Submitted to: Proceedings of the National Academy of Sciences
Publication Type: Peer Reviewed Journal
Publication Acceptance Date: 5/1/2006
Publication Date: 6/13/2006
Citation: Mohan, J.E., Ziska, L.H., Schlesinger, W.H., Thomas, R.B., Sicher Jr, R.C., George, K., Clark, J.S. 2006. Biomass and toxicity responses of poison ivy (Toxicodendron radicans) to elevated atmospheric CO2. Proceedings of the National Academy of Sciences. 103(24):9086-9089. Interpretive Summary: Since the start of the industrial revolution, humans have poured a lot of carbon dioxide (CO2) into the atmosphere. In addition to being the principle greenhouse gas, CO2 is also the source of carbon for photosynthesis, and giving plants more CO2 makes them grow more. However, not all plants are "good", some plants are undesirable. We call these plants weeds. Some weeds are undesirable because of their effect on human health. One such weed is poison ivy (Toxicodenron radicans). ARS scientists, working with scientists at Duke and Harvard, have been able to demonstrate that the expected rise in atmospheric CO2 is likely to both stimulate the growth of poison ivy, and also to increase its toxicity. The information will be of interest to farmers who contend with poison ivy as a weed, but also to healthcare workers, and other plant scientists.

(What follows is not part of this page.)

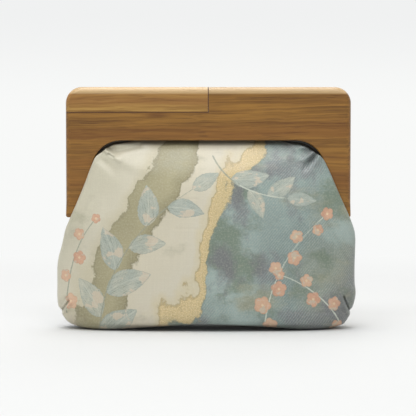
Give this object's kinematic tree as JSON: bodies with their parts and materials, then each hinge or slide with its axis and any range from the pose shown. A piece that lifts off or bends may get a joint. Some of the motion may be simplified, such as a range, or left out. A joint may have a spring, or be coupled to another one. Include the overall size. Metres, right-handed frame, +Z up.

Technical Abstract: Contact with poison ivy (Toxicodendron radicans) is one of the most widely-reported ailments at United States’ poison centers, and this plant has been introduced throughout the world. Approximately 80% of humans develop dermatitis upon exposure to the carbon-based active compound, urushiol. It is not known how poison ivy might respond to increasing concentrations of atmospheric carbon dioxide (CO2), but previous work done in controlled growth-chambers shows that other vines exhibit large growth enhancement from elevated CO2. Rising CO2 is potentially responsible for increased vine abundance that is inhibiting forest regeneration and increasing tree mortality around the world. In this six-year study at the Duke University Free-Air CO2 Enrichment (FACE) experiment, we show that elevated atmospheric CO2 in an intact forest increases photosynthesis, water-use efficiency, growth, and population biomass of poison ivy. Further, high-CO2 plants produce a more allergenic form of urushiol. This work suggests Toxicodendron taxa will become more abundant and more "toxic" in the future, potentially affecting global forest dynamics and human health.